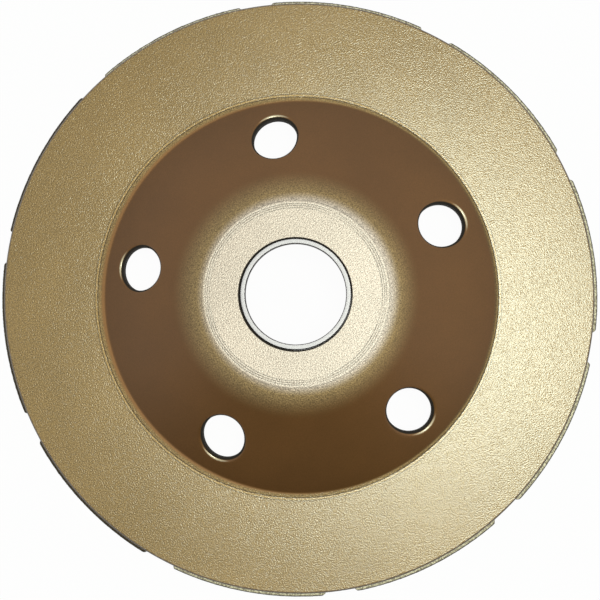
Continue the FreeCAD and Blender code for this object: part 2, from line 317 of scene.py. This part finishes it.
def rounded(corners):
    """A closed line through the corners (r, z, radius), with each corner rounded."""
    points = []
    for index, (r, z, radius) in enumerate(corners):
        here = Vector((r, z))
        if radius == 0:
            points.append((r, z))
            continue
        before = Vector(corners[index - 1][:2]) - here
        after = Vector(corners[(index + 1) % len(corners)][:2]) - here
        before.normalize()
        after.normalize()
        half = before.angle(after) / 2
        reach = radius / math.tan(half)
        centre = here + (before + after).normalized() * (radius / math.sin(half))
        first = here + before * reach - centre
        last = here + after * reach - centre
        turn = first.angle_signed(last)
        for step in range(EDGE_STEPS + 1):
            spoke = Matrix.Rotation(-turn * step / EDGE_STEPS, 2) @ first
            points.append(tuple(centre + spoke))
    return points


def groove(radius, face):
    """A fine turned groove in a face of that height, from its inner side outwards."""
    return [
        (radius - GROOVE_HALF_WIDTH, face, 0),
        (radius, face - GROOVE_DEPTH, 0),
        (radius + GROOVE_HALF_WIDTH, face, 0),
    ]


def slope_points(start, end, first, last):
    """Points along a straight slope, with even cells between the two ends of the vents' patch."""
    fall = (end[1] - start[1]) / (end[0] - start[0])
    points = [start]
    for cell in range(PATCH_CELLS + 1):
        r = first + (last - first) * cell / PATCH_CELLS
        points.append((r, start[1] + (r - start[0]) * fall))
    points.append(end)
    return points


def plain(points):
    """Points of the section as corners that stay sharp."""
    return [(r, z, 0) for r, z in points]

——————

Nothing should be left out: repeat all of the data exactly.

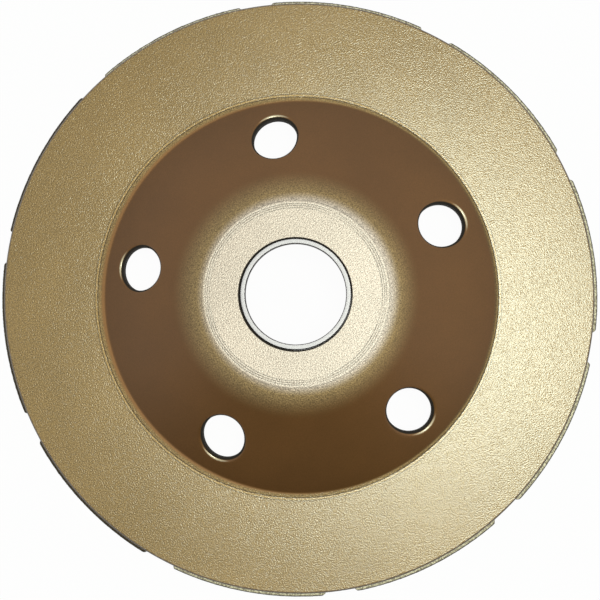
Continue the FreeCAD and Blender code for this object: part 2, from line 317 of scene.py. This part finishes it.
def rounded(corners):
    """A closed line through the corners (r, z, radius), with each corner rounded."""
    points = []
    for index, (r, z, radius) in enumerate(corners):
        here = Vector((r, z))
        if radius == 0:
            points.append((r, z))
            continue
        before = Vector(corners[index - 1][:2]) - here
        after = Vector(corners[(index + 1) % len(corners)][:2]) - here
        before.normalize()
        after.normalize()
        half = before.angle(after) / 2
        reach = radius / math.tan(half)
        centre = here + (before + after).normalized() * (radius / math.sin(half))
        first = here + before * reach - centre
        last = here + after * reach - centre
        turn = first.angle_signed(last)
        for step in range(EDGE_STEPS + 1):
            spoke = Matrix.Rotation(-turn * step / EDGE_STEPS, 2) @ first
            points.append(tuple(centre + spoke))
    return points


def groove(radius, face):
    """A fine turned groove in a face of that height, from its inner side outwards."""
    return [
        (radius - GROOVE_HALF_WIDTH, face, 0),
        (radius, face - GROOVE_DEPTH, 0),
        (radius + GROOVE_HALF_WIDTH, face, 0),
    ]


def slope_points(start, end, first, last):
    """Points along a straight slope, with even cells between the two ends of the vents' patch."""
    fall = (end[1] - start[1]) / (end[0] - start[0])
    points = [start]
    for cell in range(PATCH_CELLS + 1):
        r = first + (last - first) * cell / PATCH_CELLS
        points.append((r, start[1] + (r - start[0]) * fall))
    points.append(end)
    return points


def plain(points):
    """Points of the section as corners that stay sharp."""
    return [(r, z, 0) for r, z in points]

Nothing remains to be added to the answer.